See Something, Say Something
The phrase took on a new meaning for me last week.
Reading about a recent, anti-Muslim harassing on the orange line got me thinking once again about public safety and how I might react to a similar situation. I don’t consider myself a particularly brave person, but I think it’s important to speak up and defend others and make it known that hate is not acceptable, in private or public spaces.
Hollaback! is a global organization that aims to end harassment and offers regular trainings and workshops – one of which offers tips for intervening when you see harassment on the street, on the T or out shopping. First, you should always assess your own safety before taking any action to intervene. It’s like I learned in Boy Scouts years ago, step one is always to make sure you are approaching a safe situation before offering first aid to others – two injured people does not a safer situation make. Beyond that, Metro US shares the five D’s of what to do if you see someone being harassed.
Direct Interaction: I’m cautious to use this tactic as it seems likely that the direct confrontation will escalate the situation.
Distract: It’s as simple as striking up a mundane conversation with the target of the harassment. Remove both parties from the situation by asking questions like “How’s your day going? Where are you headed? Do you know how to get to this T stop? I like your shirt – where’d you get it from?” It’s important to ignore the harasser, thereby deescalating the situation.
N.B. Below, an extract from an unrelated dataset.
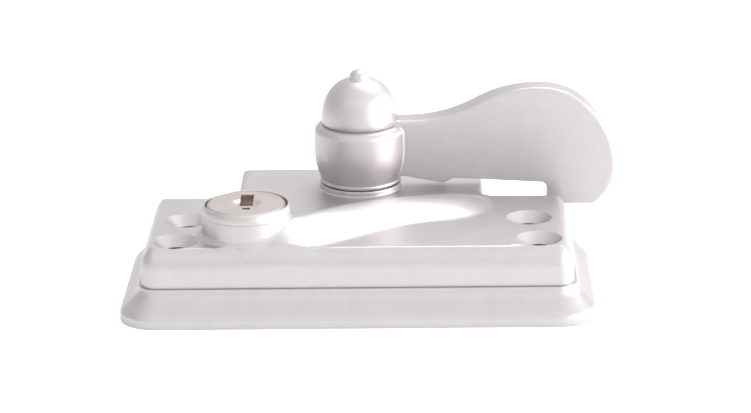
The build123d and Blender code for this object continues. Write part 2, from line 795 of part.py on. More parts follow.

Delegation: Always use the resources available to you to report harassment you see – namely, transit employees, police or security personnel.
Delay: These uncomfortable situations often crop up suddenly and unexpectedly. It might be nice to check in with the person being targeted to see if they’re okay.
Document: I’ll always have my phone on me when commuting or out in public in general. It’s easy enough to take your phone camera out to record conversations.
Sharon Tracy, executive director and cofounder of Quabbin Mediation in Orange, reminds Globe readers to remain realistic and to remember that danger is real. She goes on to say, “Calling the police in most situations is a good idea.”
I hope I’ll never have to be confronted with any such situation, but that’s the reality of the world today and I want to do my best to be prepared. It’s like those posters on the T and at the airport always say: “See something, say something.”